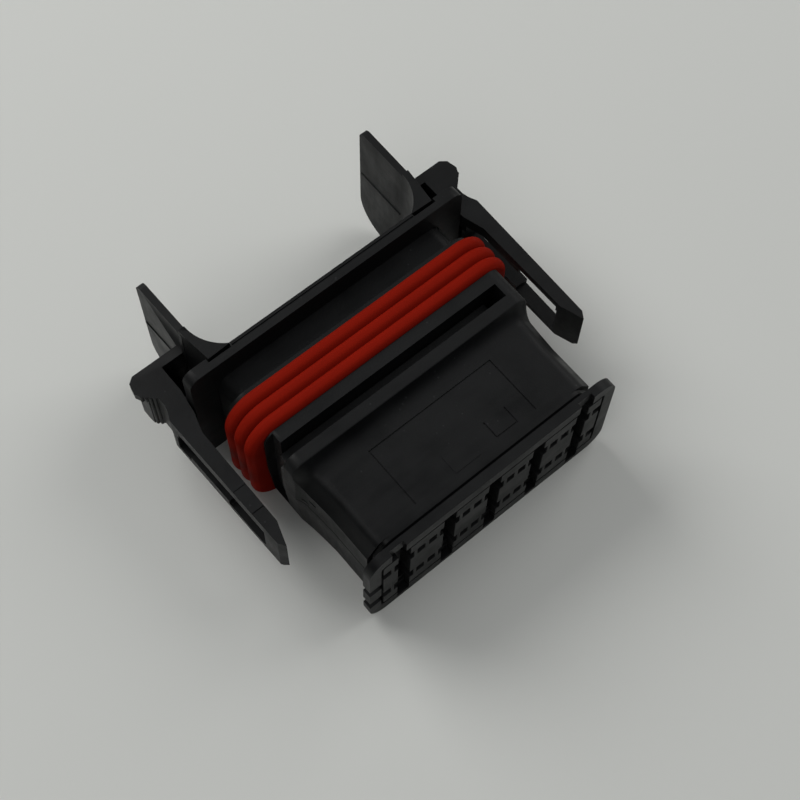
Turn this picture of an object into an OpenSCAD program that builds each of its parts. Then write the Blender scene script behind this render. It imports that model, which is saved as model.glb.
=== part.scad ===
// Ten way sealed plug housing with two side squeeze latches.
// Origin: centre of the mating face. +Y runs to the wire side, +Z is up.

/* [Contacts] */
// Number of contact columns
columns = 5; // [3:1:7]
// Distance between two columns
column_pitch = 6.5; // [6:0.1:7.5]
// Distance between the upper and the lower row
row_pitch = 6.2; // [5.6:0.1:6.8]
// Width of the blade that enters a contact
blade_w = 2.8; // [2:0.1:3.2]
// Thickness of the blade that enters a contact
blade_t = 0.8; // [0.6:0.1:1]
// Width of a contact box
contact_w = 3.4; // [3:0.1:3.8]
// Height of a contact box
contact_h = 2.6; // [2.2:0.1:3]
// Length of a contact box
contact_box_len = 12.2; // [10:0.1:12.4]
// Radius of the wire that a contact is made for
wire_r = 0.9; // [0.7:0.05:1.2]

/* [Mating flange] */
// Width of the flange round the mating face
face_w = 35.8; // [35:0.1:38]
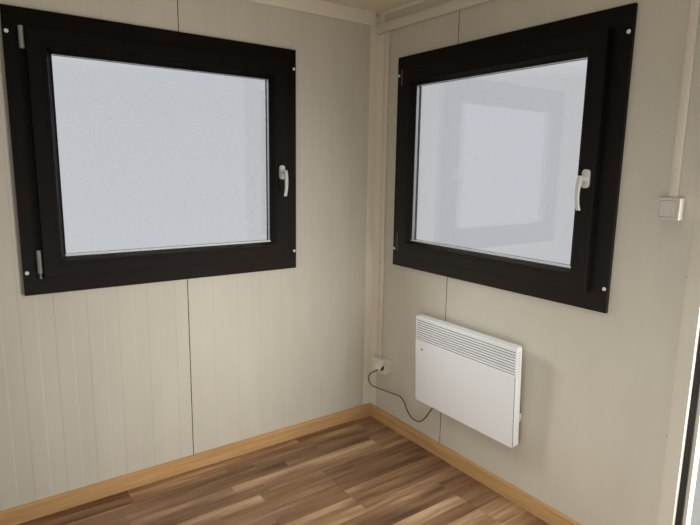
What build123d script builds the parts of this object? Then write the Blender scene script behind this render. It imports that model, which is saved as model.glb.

——————————

## TASK TO COMPLETE
Give back each line above precisely as it stands.

## RESPONSE
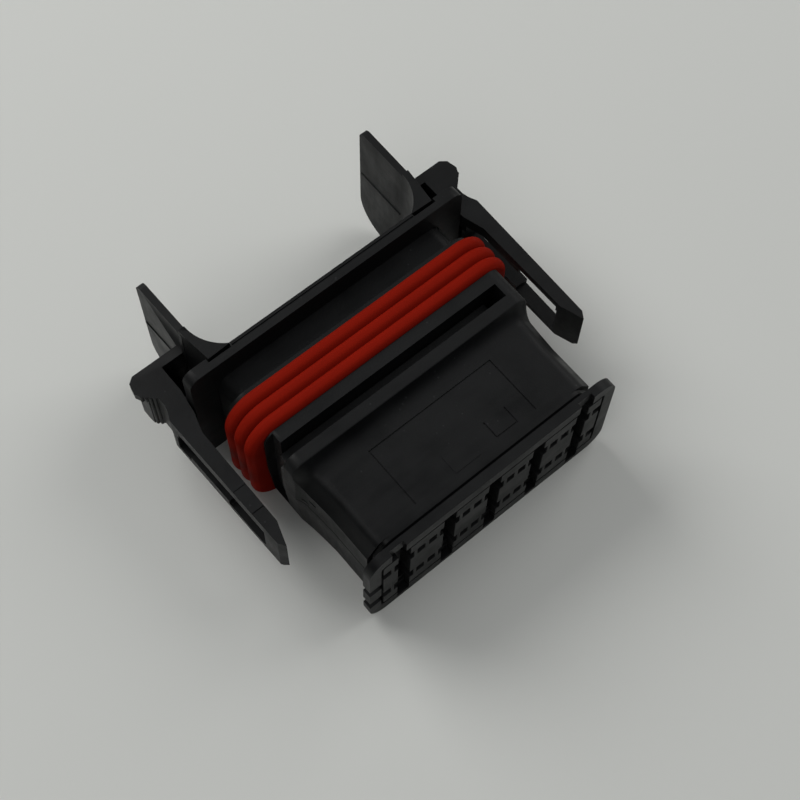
Turn this picture of an object into an OpenSCAD program that builds each of its parts. Then write the Blender scene script behind this render. It imports that model, which is saved as model.glb.
=== part.scad ===
// Ten way sealed plug housing with two side squeeze latches.
// Origin: centre of the mating face. +Y runs to the wire side, +Z is up.

/* [Contacts] */
// Number of contact columns
columns = 5; // [3:1:7]
// Distance between two columns
column_pitch = 6.5; // [6:0.1:7.5]
// Distance between the upper and the lower row
row_pitch = 6.2; // [5.6:0.1:6.8]
// Width of the blade that enters a contact
blade_w = 2.8; // [2:0.1:3.2]
// Thickness of the blade that enters a contact
blade_t = 0.8; // [0.6:0.1:1]
// Width of a contact box
contact_w = 3.4; // [3:0.1:3.8]
// Height of a contact box
contact_h = 2.6; // [2.2:0.1:3]
// Length of a contact box
contact_box_len = 12.2; // [10:0.1:12.4]
// Radius of the wire that a contact is made for
wire_r = 0.9; // [0.7:0.05:1.2]

/* [Mating flange] */
// Width of the flange round the mating face
face_w = 35.8; // [35:0.1:38]
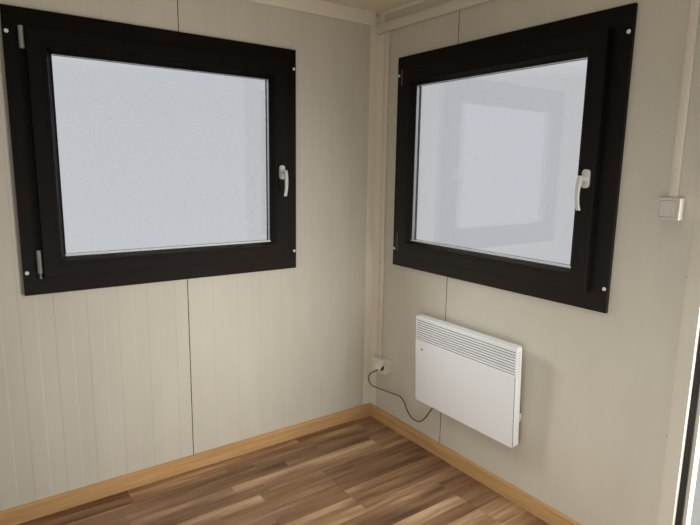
What build123d script builds the parts of this object? Then write the Blender scene script behind this render. It imports that model, which is saved as model.glb.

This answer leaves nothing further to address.